Relative stability of the allyl and 2-propenyl cations

Both articles make it clear that the allyl cation (I) is the most stable structure for the $\ce{C_{3}H_{5}^{+}}$ carbocations. It is around $\pu{21 kJ mol-1}$ more stable than its 2-propenyl (II) isomer. The other possible isomers are all higher in energy.

Protonation of allene

According to the first reference above, the protonation of allene on an extremal carbon to lead to the allyl cation requires to pass a high energy barrier, whereas no high barrier is present to lead to the 2-propenyl cation. Figure 4 gives the structure of the interaction complex between $\ce{H_{3}O^{+}}$ and allene, showing clearly that the incoming proton is initially in interaction with the $\pi$ orbital on one side of the allene. Their is obviously no conjugation contribution between this protonation structure and the other $\pi$ orbital, since the proton arrival plane is perpendicular to the other $\pi$ orbital.

From this position, formation of the 2-propenyl cation (II) requires only a minimal energy barrier, requiring only a bending of the $\ce{C-C-C}$ bond and bending of the $\ce{CH_{2}}$ group. Once this is done, the $\ce{CH_{3}}$ group can rotate freely, but one should notice that it does not involve the $\ce{sp^{2}}$ vacant orbital located on the central carbon. This orbital will always remain orthogonal to the remaining $\pi$ orbital.

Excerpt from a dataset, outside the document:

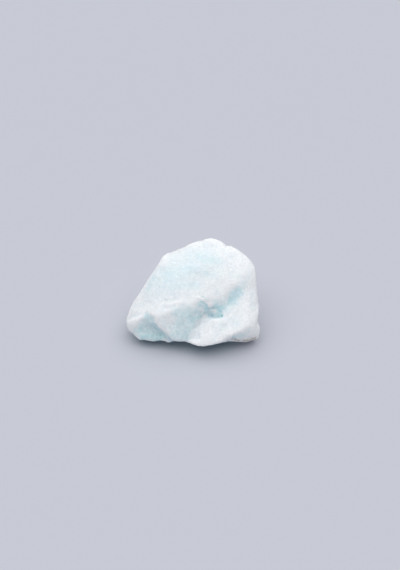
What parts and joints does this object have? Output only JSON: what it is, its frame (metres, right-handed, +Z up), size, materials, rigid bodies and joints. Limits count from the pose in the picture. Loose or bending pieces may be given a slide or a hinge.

From this position, one could also consider direct protonation of the central carbon, followed by a rotation of the $\ce{CH_{2}}$ group since no conjugation is present at this point. But here, one should consider that stabilization by conjugation can only proceed after formation of a (non stabilized) primary carbocation. These species are much less stable than secondary carbocations (on the order of $\pu{75 kJ mol-1}$), thus leading to the presence of a large barrier for the direct formation of an allyl cation.

A last pathway that one should consider is a 1,2 hydride transfer between (II) and (I). Although hydride transfers are generally easy between carbocations, this transfer proceeds through a three-center system which can be considered a proton attached to a $\pi$ orbital. Thus, this leads us back to the initial problem, which is that no conjugation can serve as a driving force leading to the allyl cation. And only once the unstable primary carbocation is formed can a rotation of the $\ce{CH_{2}}$ group lead to formation of the allyl cation.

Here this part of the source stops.